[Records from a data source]
╭──

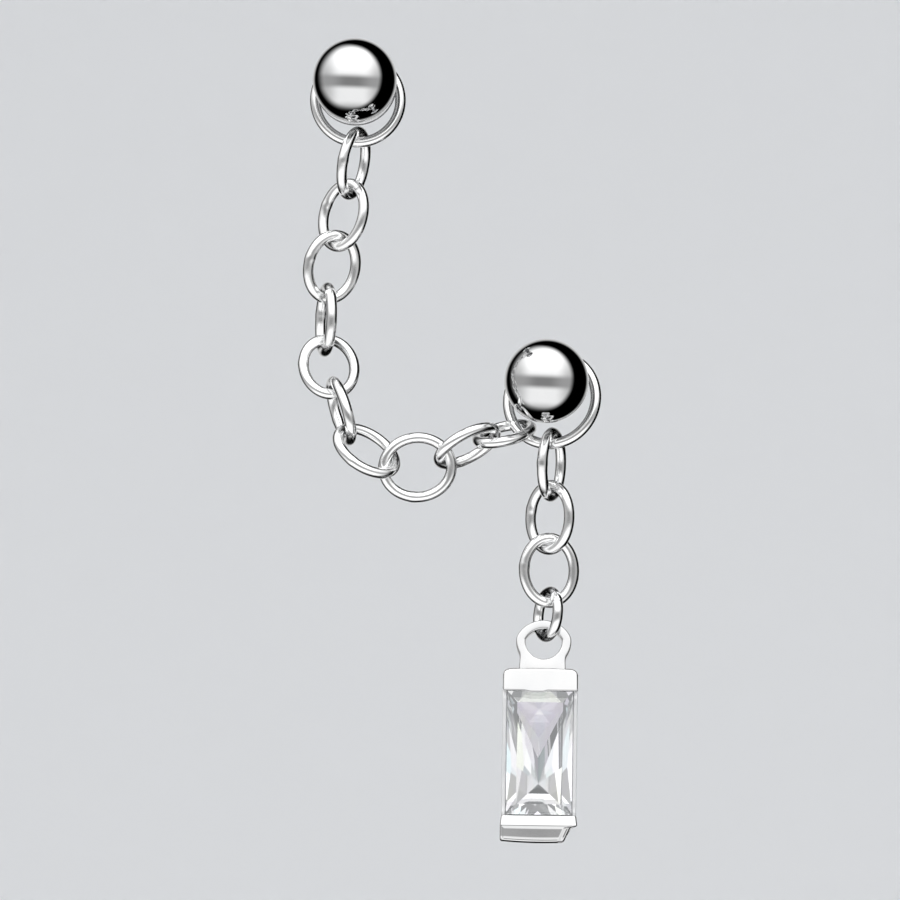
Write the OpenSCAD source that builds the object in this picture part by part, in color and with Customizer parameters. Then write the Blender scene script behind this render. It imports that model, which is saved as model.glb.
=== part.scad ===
// Chain earring: two ball studs, a swag of link chain between them and a hanging baguette drop.
// Millimetres. +Z is up and the posts run back along +Y, so the front is seen along +Y.
// The origin is on the upper post's axis, in the plane that both studs pin through (y = 0).

/* [Studs] */
// diameter of both balls
ball_d = 2.94; // [2.86:0.02:3.1]
// ball centres stand this far in front of the pinning plane
ball_out = 2.1; // [2.1:0.05:2.4]
// diameter of both posts
post_d = 1.2; // [1.0:0.1:1.2]
// pinning plane to the tail of a post
post_reach = 8.0; // [7.2:0.2:10]
// pinning plane to the backs, the stretch of post that grips
grip = 5.0; // [4:0.2:6]
// diameter of the backs, just under the balls'
back_d = 2.9; // [2.6:0.1:4]
// thickness of their discs
back_thick = 0.6; // [0.4:0.1:0.8]
// lower post, to the right of the upper one
lower_x = 7.14; // [7.1:0.01:7.18]
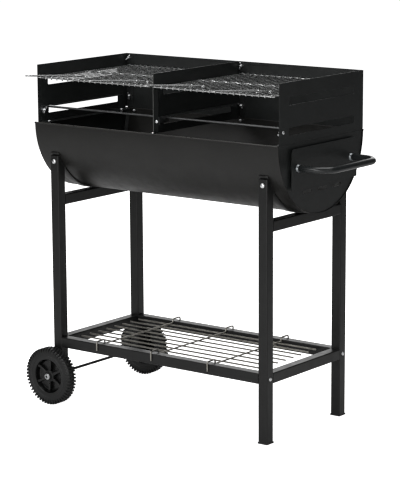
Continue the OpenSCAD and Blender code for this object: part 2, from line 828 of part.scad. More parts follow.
// push-on caps that keep the wheels on the axle
module axle_caps() {
    start_y = wheel_out_y + run_gap;
    color(zinc) in_frame() for (side = [-1, 1])
        translate([-axle_x, side * start_y, wheel_z]) rotate([side > 0 ? -90 : 90, 0, 0]) difference() {
            union() {
                cylinder(h = 1.4, d = 22);
                cylinder(h = hub_cap_y - start_y, d = 15);
            }
            translate([0, 0, -1]) cylinder(h = 2.6, d = axle_d + nut_play);
        }
}

// ---------- the nodes ----------

barrel_trough();
end_cap_left();
end_cap_right();
handle_shield();
handle_spacers();
push_handle();
handle_collars();
handle_inserts();
handle_bolts();
windshield_left();
windshield_right();
windshield_back();
divider();
divider_ledges();
front_rail();
rail_nut();
wing_nuts();
shield_bolts();
rim_bolts();
rim_nuts();
foot_screws();
foot_screw_nuts();
cooking_grate_left();
cooking_grate_right();
grate_handles_left();
grate_handles_right();
charcoal_grate_left();
charcoal_grate_right();
leg_front_left();
leg_front_right();
leg_back_left();
leg_back_right();
crossbar_left();
crossbar_right();
saddle_left();
saddle_right();
shelf_rail_front();
shelf_rail_back();
shelf_rail_left();
shelf_rail_right();
wire_shelf();
shelf_hooks_front();
shelf_hooks_back();
axle();
axle_spacers();
wheel_front();
wheel_back();
axle_caps();
foot_caps();
leg_bolts();
leg_nuts();
shelf_bolts();
shelf_nuts();
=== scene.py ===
"""Looks for the barrel charcoal grill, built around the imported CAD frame.

Layout points are written in the part's own layout, in millimetres: x = 0 is the divider
between the two cooking bays, y = 0 the middle of the trough and z = 0 the ground.
at() turns them into metres in the frame.
"""
import json
import math

import bmesh
import bpy
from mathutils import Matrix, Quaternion, Vector


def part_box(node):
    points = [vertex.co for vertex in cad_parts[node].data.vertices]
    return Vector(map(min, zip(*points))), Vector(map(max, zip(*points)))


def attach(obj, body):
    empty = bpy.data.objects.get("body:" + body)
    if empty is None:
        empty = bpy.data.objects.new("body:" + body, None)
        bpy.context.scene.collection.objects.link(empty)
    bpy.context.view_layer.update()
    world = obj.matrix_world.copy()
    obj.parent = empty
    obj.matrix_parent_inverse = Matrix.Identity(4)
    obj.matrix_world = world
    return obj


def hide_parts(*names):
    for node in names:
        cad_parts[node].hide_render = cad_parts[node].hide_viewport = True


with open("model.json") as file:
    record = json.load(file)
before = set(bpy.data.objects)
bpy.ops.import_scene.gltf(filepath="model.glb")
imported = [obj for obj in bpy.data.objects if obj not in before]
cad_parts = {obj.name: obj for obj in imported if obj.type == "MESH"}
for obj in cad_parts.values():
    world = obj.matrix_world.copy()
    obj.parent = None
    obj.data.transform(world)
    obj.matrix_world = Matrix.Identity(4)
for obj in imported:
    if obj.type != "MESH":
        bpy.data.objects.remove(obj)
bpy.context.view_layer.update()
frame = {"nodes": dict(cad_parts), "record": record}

MM = 0.001
LEG_X = 369.3
AXLE_X = 376.0

# the layout's origin in the frame, found from the axle, which lies at x = -AXLE_X, y = 0
axle_low, axle_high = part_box("axle")
axle_mid = (axle_low + axle_high) / 2
ORIGIN = Vector((axle_mid.x + AXLE_X * MM, axle_mid.y, 0.0))


def at(point):
    """A layout point in millimetres as a point of the frame in metres."""
    return Vector(point) * MM + ORIGIN


# ---------------------------------------------------------------- materials

def new_material(name):
    material = bpy.data.materials.new(name)
    material.use_nodes = True
    nodes = material.node_tree.nodes
    return material, nodes, material.node_tree.links, nodes["Principled BSDF"]


def noise_node(nodes, links, scale, detail=4.0, rough=0.55):
    """A 3-D noise in the object's own metres."""
    place = nodes.new("ShaderNodeTexCoord")
    noise = nodes.new("ShaderNodeTexNoise")
    noise.inputs["Scale"].default_value = scale
    noise.inputs["Detail"].default_value = detail
    noise.inputs["Roughness"].default_value = rough
    links.new(place.outputs["Object"], noise.inputs["Vector"])
    return noise


def ramp_node(nodes, links, source, stops):
    """Maps a value through colour stops [(position, (r, g, b)), ...]."""
    ramp = nodes.new("ShaderNodeValToRGB")
    while len(ramp.color_ramp.elements) < len(stops):
        ramp.color_ramp.elements.new(0.5)
    for element, (place, colour) in zip(ramp.color_ramp.elements, stops):
        element.position = place
        element.color = (*colour, 1.0)
    links.new(source, ramp.inputs["Fac"])
    return ramp


def range_node(nodes, links, source, low, high):
    """Maps 0.3..0.7 of a noise to low..high."""
    node = nodes.new("ShaderNodeMapRange")
    node.inputs["From Min"].default_value = 0.3
    node.inputs["From Max"].default_value = 0.7
    node.inputs["To Min"].default_value = low
    node.inputs["To Max"].default_value = high
    links.new(source, node.inputs["Value"])
    return node


def bump_node(nodes, links, source, strength, distance, below=None):
    bump = nodes.new("ShaderNodeBump")
    bump.inputs["Strength"].default_value = strength
    bump.inputs["Distance"].default_value = distance
    links.new(source, bump.inputs["Height"])
    if below is not None:
        links.new(below.outputs["Normal"], bump.inputs["Normal"])
    return bump


def paint_material(name, dark, light, rough, specular=0.4, orange_peel=0.06):
    """Baked satin paint: faint cloudy colour, uneven gloss and a fine orange-peel skin."""
    material, nodes, links, shader = new_material(name)
    cloud = noise_node(nodes, links, 9.0, 5.0)
    colour = ramp_node(nodes, links, cloud.outputs["Fac"], [(0.3, dark), (0.72, light)])
    links.new(colour.outputs["Color"], shader.inputs["Base Color"])
    smear = noise_node(nodes, links, 31.0, 6.0, 0.7)
    gloss = range_node(nodes, links, smear.outputs["Fac"], rough - 0.06, rough + 0.08)
    links.new(gloss.outputs["Result"], shader.inputs["Roughness"])
    peel = noise_node(nodes, links, 900.0, 2.0)
    skin = bump_node(nodes, links, peel.outputs["Fac"], orange_peel, 0.0004)
    wave = noise_node(nodes, links, 14.0, 2.0)
    dents = bump_node(nodes, links, wave.outputs["Fac"], 0.05, 0.004, skin)
    links.new(dents.outputs["Normal"], shader.inputs["Normal"])
    shader.inputs["Specular IOR Level"].default_value = specular
    return material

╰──

WORK TO COMPLETE |
Give back exactly the stretch that opens on the line with "barrel_trough();" and closes on the line with "if empty is".

EXERCISE ANSWER |
barrel_trough();
end_cap_left();
end_cap_right();
handle_shield();
handle_spacers();
push_handle();
handle_collars();
handle_inserts();
handle_bolts();
windshield_left();
windshield_right();
windshield_back();
divider();
divider_ledges();
front_rail();
rail_nut();
wing_nuts();
shield_bolts();
rim_bolts();
rim_nuts();
foot_screws();
foot_screw_nuts();
cooking_grate_left();
cooking_grate_right();
grate_handles_left();
grate_handles_right();
charcoal_grate_left();
charcoal_grate_right();
leg_front_left();
leg_front_right();
leg_back_left();
leg_back_right();
crossbar_left();
crossbar_right();
saddle_left();
saddle_right();
shelf_rail_front();
shelf_rail_back();
shelf_rail_left();
shelf_rail_right();
wire_shelf();
shelf_hooks_front();
shelf_hooks_back();
axle();
axle_spacers();
wheel_front();
wheel_back();
axle_caps();
foot_caps();
leg_bolts();
leg_nuts();
shelf_bolts();
shelf_nuts();
=== scene.py ===
"""Looks for the barrel charcoal grill, built around the imported CAD frame.

Layout points are written in the part's own layout, in millimetres: x = 0 is the divider
between the two cooking bays, y = 0 the middle of the trough and z = 0 the ground.
at() turns them into metres in the frame.
"""
import json
import math

import bmesh
import bpy
from mathutils import Matrix, Quaternion, Vector


def part_box(node):
    points = [vertex.co for vertex in cad_parts[node].data.vertices]
    return Vector(map(min, zip(*points))), Vector(map(max, zip(*points)))


def attach(obj, body):
    empty = bpy.data.objects.get("body:" + body)
    if empty is None:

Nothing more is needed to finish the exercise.